Por Tarcisio Sampaio
Até onde vai a amplitude de um par de pic-ups e dois microfones?. Não é preciso ser um engenheiro de som para entender como tão pouco equipamento se tornou o primeiro caminho difusor de uma cultura inteira nas mãos de Run, DMC e Jam-Master-Jay.
Mesmo que os nomes dos caras já entreguem o nome da banda, com certeza a massa não estava preparada pro que eles entregariam em seu trabalho. Direto dos subúrbios do Queens em Nova York para o mundo, o Run DMC se tornaria um dos grupos de Rap mais respeitados do planeta, e responsáveis pela incrível façanha de distribuir toda a cultura Hip-Hop pelos ouvidos da população mundial, que foi surpreendida com toda força de um movimento periférico explodindo graves sem racismos.
Com dois ótimos discos sólidos, o grupo já tinha adquirido respeito e certa visibilidade dentro da cena que ajudariam a popularizar, mas eles queriam mais. Abril de 1986, população em estado de choque com as explosões nucleares em Chernobyl que em pouco tempo causaram enorme destruição, mas musicalmente falando nada pode ser mais explosivo ou radioativo do que as palavras e beats excretadas por três jovens que cresceram no crime e na pobreza, que carregavam na pele a cor e a cultura de seu povo. Foi em maio do mesmo ano que o Run-DMC levaria o Hip-Hop voando de primeira classe no seu próximo trabalho para viajar pelo mundo a fora, visitando direta ou indiretamente cada ser terrestre que pudesse ouvir ondas sonoras.

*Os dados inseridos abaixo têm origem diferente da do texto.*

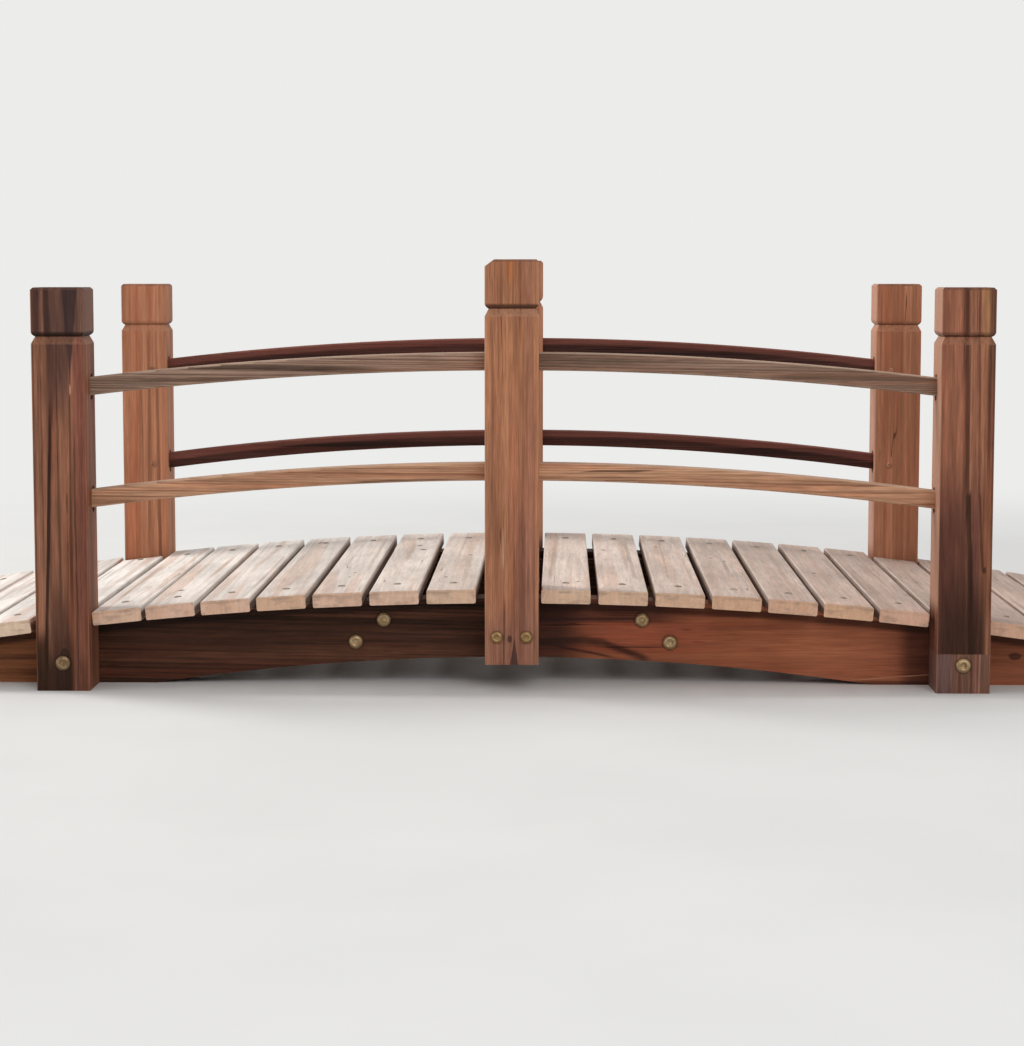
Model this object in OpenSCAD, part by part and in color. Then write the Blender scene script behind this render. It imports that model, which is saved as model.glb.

Raising Hell, terceiro álbum da banda, começa forte e se mantem poderoso do início ao fim. Tudo que o Run DMC tem de melhor está aqui. Simples e bruto as canções combinam energia vocal, batidas potentes e a pureza de expressão que o faz ser o primeiro grande álbum de rap na história da música. O trabalho contém uma fluidez e uma sintonia que paira sobre toda audição da obra, é muito difícil desvirtuar as músicas uma vez que elas compõem uma harmonia concreta entre si, e demostram um resultado bem produzido e poderoso.
Um dos pontos mais altos do álbum vem chegando logo entre as primeiras faixas, It's tricky, uma peça bem construída com um refrão contagiante que agrega todas as características que fizeram da banda uma influência pra gerações futuras, a canção se tornou um clássico do gênero reaparecendo em vários covers assim como em outras mídias incluindo Filmes, séries e jogos como Os Simpsons, American Idol e Forza Horizon 3. Sem pisar no freio e sem cinto de segurança o impacto é forte logo na faixa seguinte, My Adidas deixa explicito a importância das roupas e acessórios no movimento, os rappers do grupo viraram referencias também no campo da moda, ditando o estilo das ruas e das tribos que curtiam sua música, assim como previram a tendência ostentativa que tomaria a música como um todo anos depois.
Se o lema era desmistificar e misturar, isso foi levado bem a sério. Utilizando do rock como assistente, faixas como Raising Hell e Walk This Way mostraram a capacidade de diversificação cultural da banda, que sem perder as raízes incorporou os elementos de outro estilo em prol de sua arte. Walk This Way, cover do Aerosmith, contou ainda com a participação do Rockeiros em um clipe que mostra a junção de nichos desmistificando o preconceito, tendo se tornado um marco audiovisual da década além de ressuscitar a carreira da banda de rock e levar o Rap com força as telas da MTV.
Consta no cardápio outras porções de conteúdo para serem absorvidas, como nas experimentações com beat box que podem ser ouvidas em Hit It Run e Son of Byford, e que trazem da forma mais pura os sons dos guetos nas vozes dos seus representantes. Que por sinal representam na última música do disco toda melanina do movimento que os criou, Proud to Be Black é um discurso feroz e motivado que deixa nítido a força de um povo e de suas lutas, além de finalizar Raising Hell identificando a fonte de seu poder, a grandiosidade de sua trajetória e a coragem de mover sua música sem medo de expor suas origens.
Escutar Run DMC é consumir todo preenchimento sonoro que um estilo pode oferecer, a banda é uma das mais influentes da história no seu meio e foi responsável por levar ao globo toda magnitude do gênero musical mais ouvido da contemporaneidade. O ouvinte que com grande esperteza escolher trilhar seu destino rumo a Raising Hell baterá de frente com toneladas de Hip-Hop massivo e monumental. Dessa forma o álbum foi a reposta da banda para a mazela representativa que a música negra habitava, e para a pergunta que ditei ele também funciona como resposta: Não existem limites para a amplitude de duas pic-ups e dois microfones. Se fosse para definir esta obra em uma só palavra usaria do mesmo para me expressar, sexta faixa: Perfection.